Till sales rose steadily, while online grocery sales growth slowed.

Meanwhile, Virgin Money boss David Duffy said credit card spending had picked up since "non-essential" shops began to reopen in April.

Last week, Barclays boss Jes Staley predicted the biggest economic boom since 1948 due to pent up demand.

And on Tuesday Chancellor Rishi Sunak told the Wall Street Journal there were "signs to be cautiously optimistic" that the UK economy would bounce back strongly as restrictions lift.

Supermarket demand

There had been a massive growth in online supermarket sales since the first coronavirus lockdowns began in March 2020, with growth consistently remaining above 70% as shoppers scrambled for delivery slots, Nielsen said.

But as the latest lockdowns eased in April and confidence started to rise, visits to bricks and mortar stores went up by 3%, and till sales had a grew by 4.6%.

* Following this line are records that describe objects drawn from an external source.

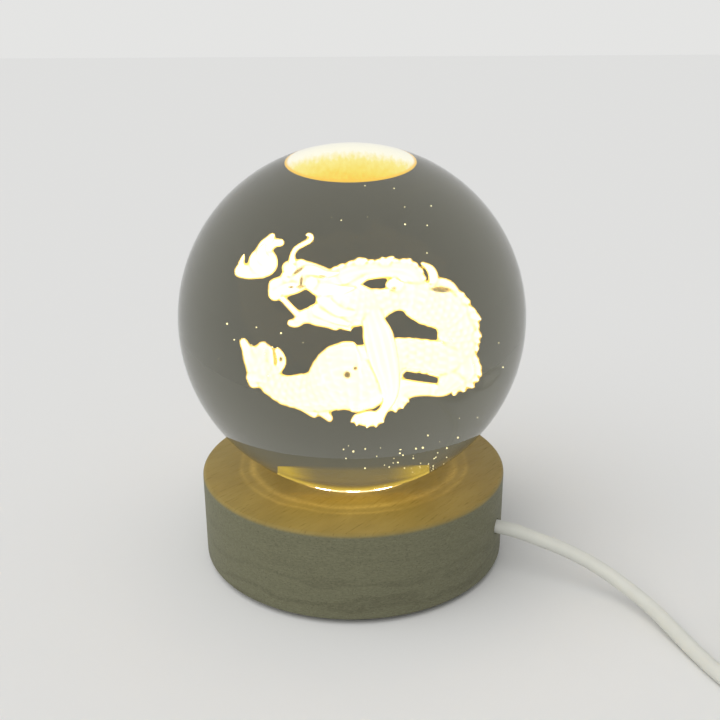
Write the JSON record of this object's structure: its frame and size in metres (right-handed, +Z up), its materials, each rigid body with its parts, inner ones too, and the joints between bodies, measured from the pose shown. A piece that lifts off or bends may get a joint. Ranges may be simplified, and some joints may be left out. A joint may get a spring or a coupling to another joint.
{
  "type": "crystal ball lamp",
  "caption": "Clear glass ball with an engraved dragon and flaming pearl inside, standing on a round wooden light base that shines up through it, with a cord, in-line switch and USB plug.",
  "frame": {"origin": "on the table under the middle of the base, at the underside of the feet", "axes": "+Z up; the engraved figure faces -Y; the cord leaves the base on the +X side, 23 degrees towards -Y"},
  "size_m": [0.1815, 0.1187, 0.0983],
  "materials": {
    "glass": "clear polished optical glass",
    "engraving": "white laser-made cracks lit by warm light",
    "wood": "pale turned wood with a thin satin coat",
    "board": "white solder mask",
    "led": "warm white light-emitting face in a white case",
    "resistor": "black ceramic",
    "steel": "zinc plated",
    "brass": "bare, bright",
    "cover": "black, lightly textured",
    "rubber": "black, matt",
    "cord": "white PVC sheath, smooth",
    "red_wire": "red insulation",
    "black_wire": "black insulation",
    "nylon": "natural nylon",
    "switch_plastic": "white, satin moulded",
    "tongue": "white insulator"
  },
  "bodies": {
    "base": {"wood_base": "wood", "bottom_cover": "cover", "led_board": "board", "led_1": "led", "led_2": "led", "led_3": "led", "led_4": "led", "led_5": "led", "led_6": "led", "resistor_1": "resistor", "resistor_2": "resistor", "board_screw_1": "steel", "board_screw_2": "steel", "board_screw_3": "steel", "cover_screw_1": "steel", "cover_screw_2": "steel", "cover_screw_3": "steel", "foot_1": "rubber", "foot_2": "rubber", "foot_3": "rubber", "foot_4": "rubber", "cord_lead": "cord", "cable_tie": "nylon", "red_wire": "red_wire", "black_wire": "black_wire", "cord_run": "cord", "cord_coil": "cord", "coil_tie": "nylon", "cord_tail_1": "cord", "cord_tail_2": "cord", "switch_lower": "switch_plastic", "switch_upper": "switch_plastic", "switch_contact_1": "brass", "switch_contact_2": "brass", "switch_screw_1": "steel", "switch_screw_2": "steel", "plug_overmould": "cord", "plug_shell": "steel", "plug_tongue": "tongue", "plug_contact_1": "brass", "plug_contact_2": "brass", "plug_contact_3": "brass", "plug_contact_4": "brass"},
    "ball": {"crystal_ball": "glass", "engraved_dragon": "engraving", "engraved_pearl": "engraving"},
    "rocker": {"switch_rocker": "switch_plastic"}
  },
  "joints": [
    {"name": "ball_lift", "type": "slide", "parent": "base", "child": "ball", "axis": [0, 0, 1], "range_m": [0, 0.06]},
    {"name": "switch_rock", "type": "hinge", "parent": "base", "child": "rocker", "pos_m": [0.13221, -0.01638, 0.0074], "axis": [0.9726, -0.2325, 0], "range_deg": [0, 14]}
  ]
}
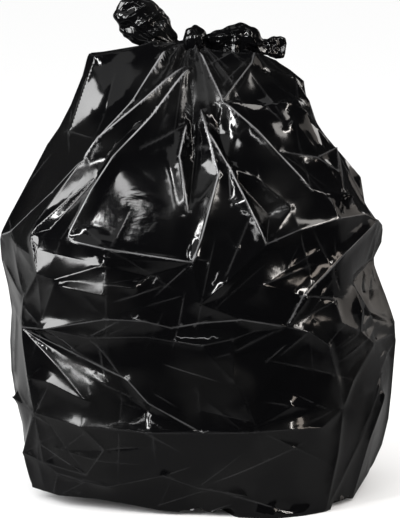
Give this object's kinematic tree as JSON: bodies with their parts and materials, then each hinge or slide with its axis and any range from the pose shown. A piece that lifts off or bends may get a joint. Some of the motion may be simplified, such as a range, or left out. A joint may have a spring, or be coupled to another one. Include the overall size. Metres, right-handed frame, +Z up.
{
  "type": "filled refuse sack, tied shut",
  "caption": "Filled black film refuse sack, standing on its base and tied shut at the top in a knot with two puffed loops, for holding household rubbish.",
  "frame": {"origin": "on the ground, at the middle of the sack's overall width and depth", "axes": "+Z up, towards the knot; X along the sack's width, +X to the right seen from the front; the front faces -Y"},
  "size_m": [0.51, 0.402, 0.6391],
  "materials": {
    "film": "glossy crumpled polyethylene film"
  },
  "bodies": {
    "root": {"tied_sack": "film"}
  },
  "joints": []
}
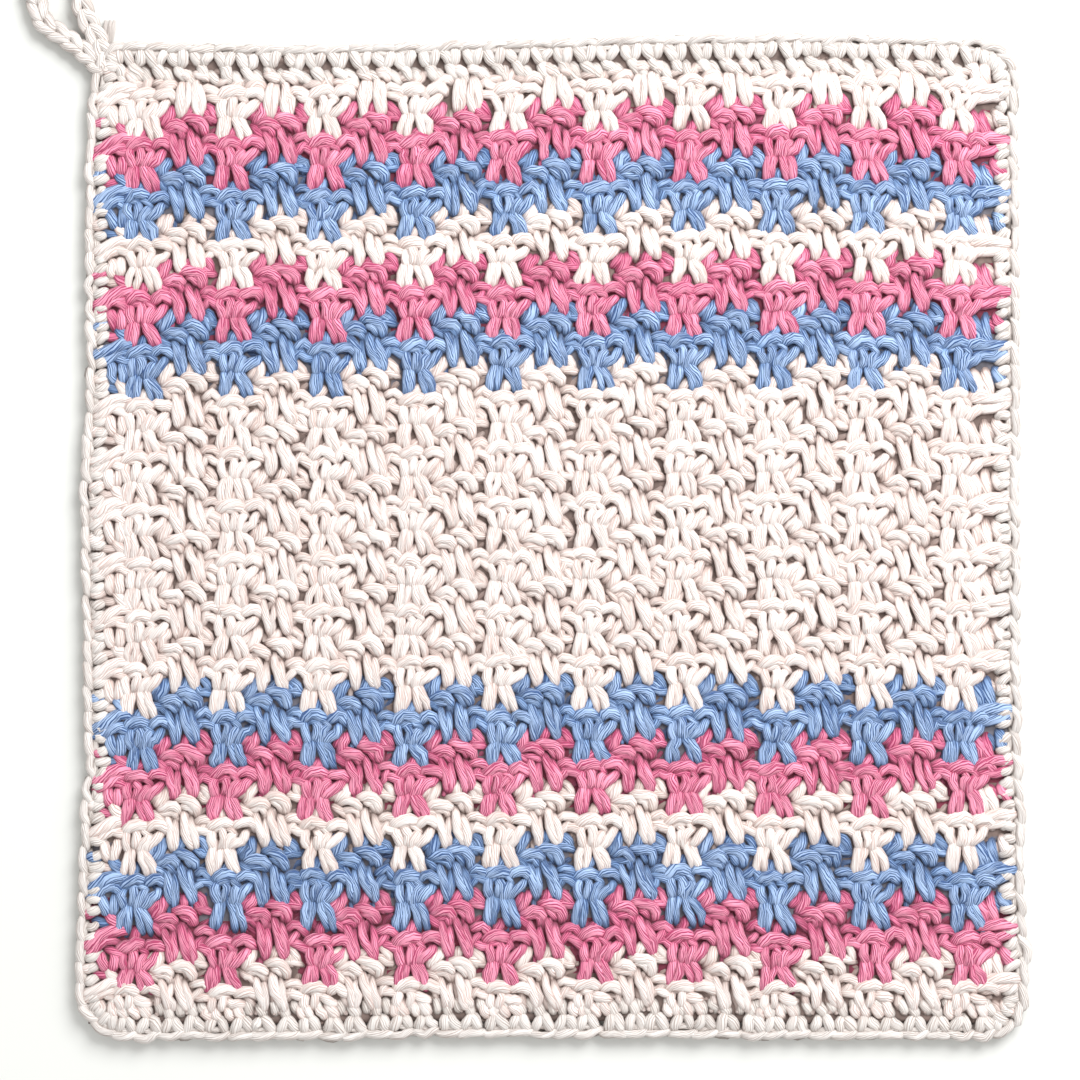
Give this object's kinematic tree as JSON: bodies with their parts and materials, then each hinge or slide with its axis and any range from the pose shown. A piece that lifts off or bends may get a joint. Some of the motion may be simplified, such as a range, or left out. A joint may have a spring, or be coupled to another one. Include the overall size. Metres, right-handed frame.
{
  "type": "dishcloth",
  "caption": "Square crocheted cotton dishcloth lying flat, worked in coloured bands, with a worked border and a chain loop at one corner for hanging.",
  "frame": {"origin": "middle of the cloth on its underside, which lies on the surface", "axes": "+X to the right and +Y towards the edge with the hanging loop, seen from above; +Z out of the cloth's face"},
  "size_m": [0.2719, 0.3015, 0.0046],
  "materials": {
    "cream_yarn": "matte cream cotton yarn, softly spun in several plies",
    "pink_yarn": "matte rose pink cotton yarn",
    "blue_yarn": "matte light blue cotton yarn",
    "border_yarn": "matte off-white cotton yarn",
    "loop_yarn": "matte off-white cotton yarn, chained"
  },
  "bodies": {
    "root": {"cloth": "cream_yarn", "edging": "border_yarn", "hanging_loop": "loop_yarn"}
  },
  "joints": []
}
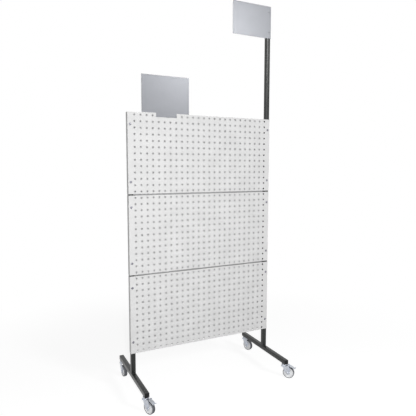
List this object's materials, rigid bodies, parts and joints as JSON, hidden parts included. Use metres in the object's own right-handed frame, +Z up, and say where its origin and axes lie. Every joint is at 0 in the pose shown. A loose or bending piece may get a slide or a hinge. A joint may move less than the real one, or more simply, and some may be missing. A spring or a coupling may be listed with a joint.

At the same time, online sales growth slowed to 25%, although the value of online sales remained strong at £1.3bn.

By contrast, in the four weeks to 24 April shoppers spent £8bn in UK stores, the marketing research firm said.

Lidl and Aldi got the biggest boost as more people started shopping in-store, while of the "big four" supermarkets Asda and Sainsbury's saw the fastest growth.

"As lockdown restrictions ease across the UK, it is clear that shopper behaviours have changed once again with growing confidence and growing numbers returning to stores," said Mike Watkins, NielsenIQ's UK head of retailer and business insight.

"While online sales remain high, we're noticing a rebalancing of shopper baskets as consumers spread their spend beyond the lockdown staples," he added.

Pent up demand

Meanwhile, finance firm Virgin Money said its view of the UK economy had improved as the coronavirus vaccination programme continued to roll out.

Virgin Money chief executive David Duffy told the BBC that the bank had "a level of confidence... that spending has returned to a degree and will continue to increase".

He said since non-essential shops had reopened in April, credit card spending was up 25%.

In the last month, credit card spending had almost returned to pre-pandemic spending levels, "and that's without the big surge in travel", he said.

"There is a desire to come back and spend, and that's happening now," he added. "It's evident in our card business."

Mr Duffy's comments echoed those made by Barclays chief executive Jes Staley, who last week predicted the biggest economic boom since World War Two as a result of pent up consumer demand.

Chancellor Rishi Sunak on Tuesday also said the "signs are promising" for the UK economy. He told the Wall Street Journal: "As we look forward to reopening over the coming weeks and months, there are signs to be cautiously optimistic, and we can see that in the data, and I'm hopeful that would be sustained through the rest of the year."